On nous parle beaucoup des impératifs économiques de la mondialisation, mais il est grand temps de réfléchir aux impératifs de la mondialisation écologique, parce que le monde vivant auquel nous appartenons est un phénomène à l’échelle de la Terre. C’est pour cela que le mot Biosphère a été inventé. La science de la Biosphère, c’est l’écologie globale. Il s’agit d’un changement de perspective aussi considérable, aussi révolutionnaire, que la pensée copernicienne. Dans cette perspective planétaire, tous nos problèmes prennent un autre sens, y compris nos problèmes métaphysiques et religieux. Redonner au vivant une place centrale dans notre théorie de la Terre n’est pas encore une évidence pour tout le monde. Les résistances mentales et institutionnelles sont d’autant plus fortes qu’elles sont liées à de puissants intérêts et aux racines historiques de ce qu’on appelle la raison d’Etat, qui n’est pas sans rapport avec un certain état de la Raison. L’arrogance de l’humanisme fait partie des racines culturelles et historiques de notre crise écologique.

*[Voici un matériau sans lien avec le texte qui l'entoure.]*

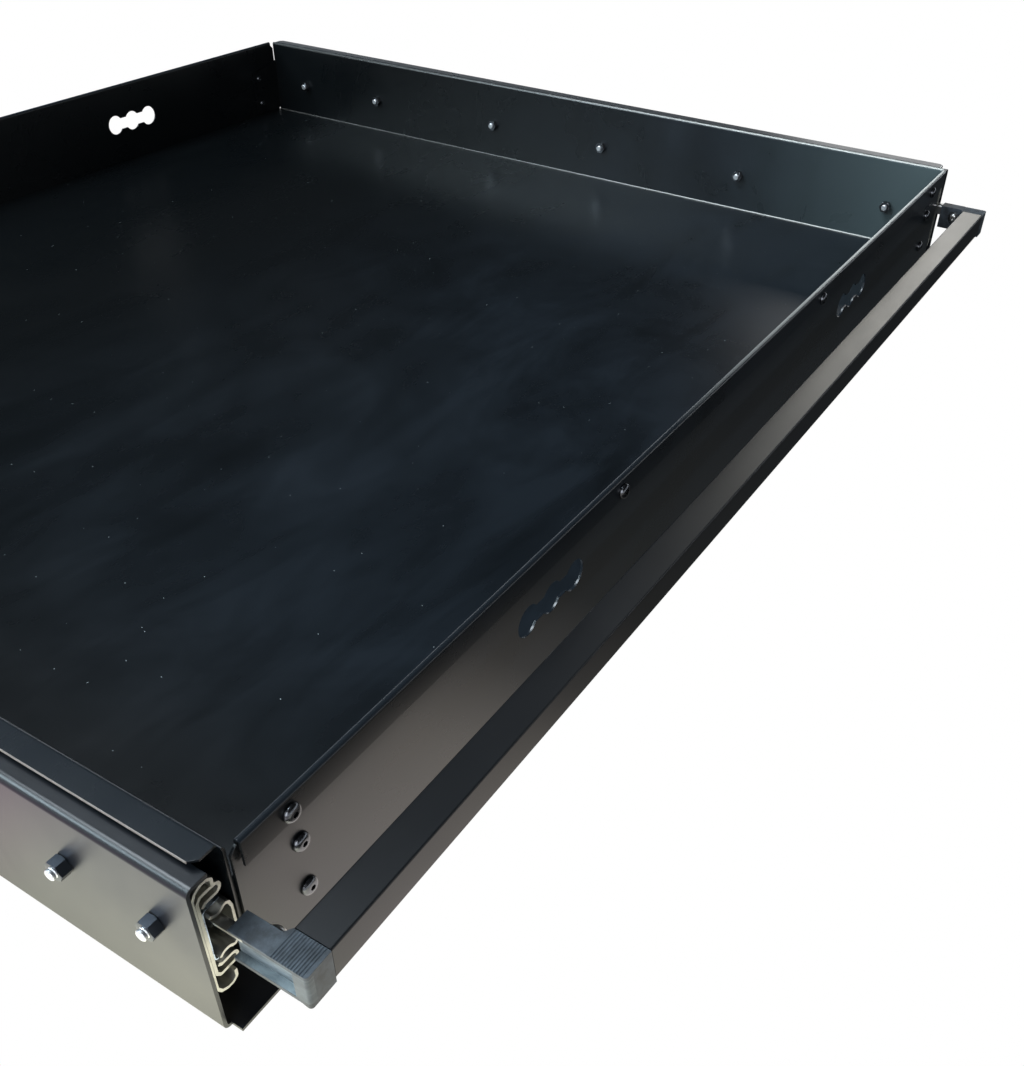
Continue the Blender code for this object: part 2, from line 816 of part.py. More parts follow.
def build_panel(name, body, flip):
    """An end wall of the tray with its top edge folded outwards."""
    half = tray_sheet / 2
    leaf = panel_inner_face - half
    fold_centre = leaf - panel_hem_radius
    fold_height = panel_top - half - panel_hem_radius
    line = [(leaf, tray_underside_height)]
    for step in range(9):
        turn = math.pi * step / 8
        line.append(
            (
                fold_centre + panel_hem_radius * math.cos(turn),
                fold_height + panel_hem_radius * math.sin(turn),
            )
        )
    line.append((fold_centre - panel_hem_radius, panel_hem_end))
    if flip:
        line = [(mirrored_depth(y), z) for y, z in line]
    mesh = strip_mesh(name, line, "X", -panel_half_width, panel_half_width)
    obj = place(name, mesh, body, tray_paint, pieces)
    give_thickness(obj, tray_sheet)
    corners = bmesh.new()
    holes = bmesh.new()
    ends = sorted(
        mirrored_depth(y) if flip else y
        for y in (fold_centre - panel_hem_radius - overrun, leaf + overrun)
    )
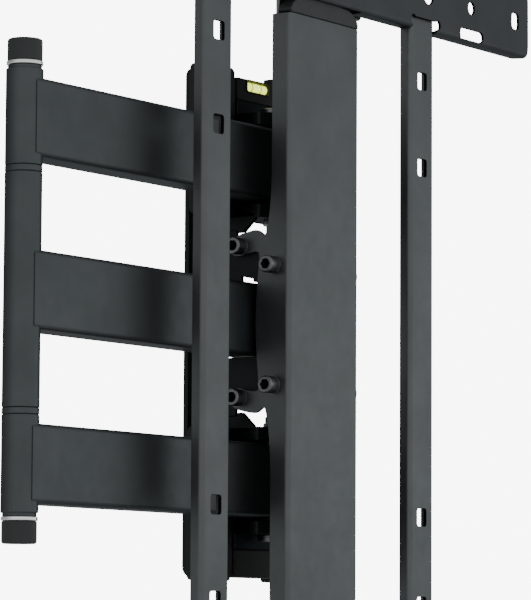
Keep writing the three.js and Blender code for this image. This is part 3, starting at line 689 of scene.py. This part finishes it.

Une nouvelle figure du sacré est sans doute en train de se dessiner, non dans l’image de cet Homme prométhéen qui se prend pour l’âme du monde ou la conscience de la Nature, mais dans une nouvelle alliance entre l’espèce humaine et toute la Biosphère, alliance sans précédent parce que réellement planétaire et d’une manière qu’on peut seulement exprimer avec la métaphore de la symbiose : l’homme est la Nature prenant conscience d’elle-même. C’est bien parce que le Soleil n’en finit pas de mourir que nous jouissons, l’espace d’un soupir, de la splendeur d’être là, dans la Biosphère si extraordinaire que certains l’ont appelée « la planète miracle ».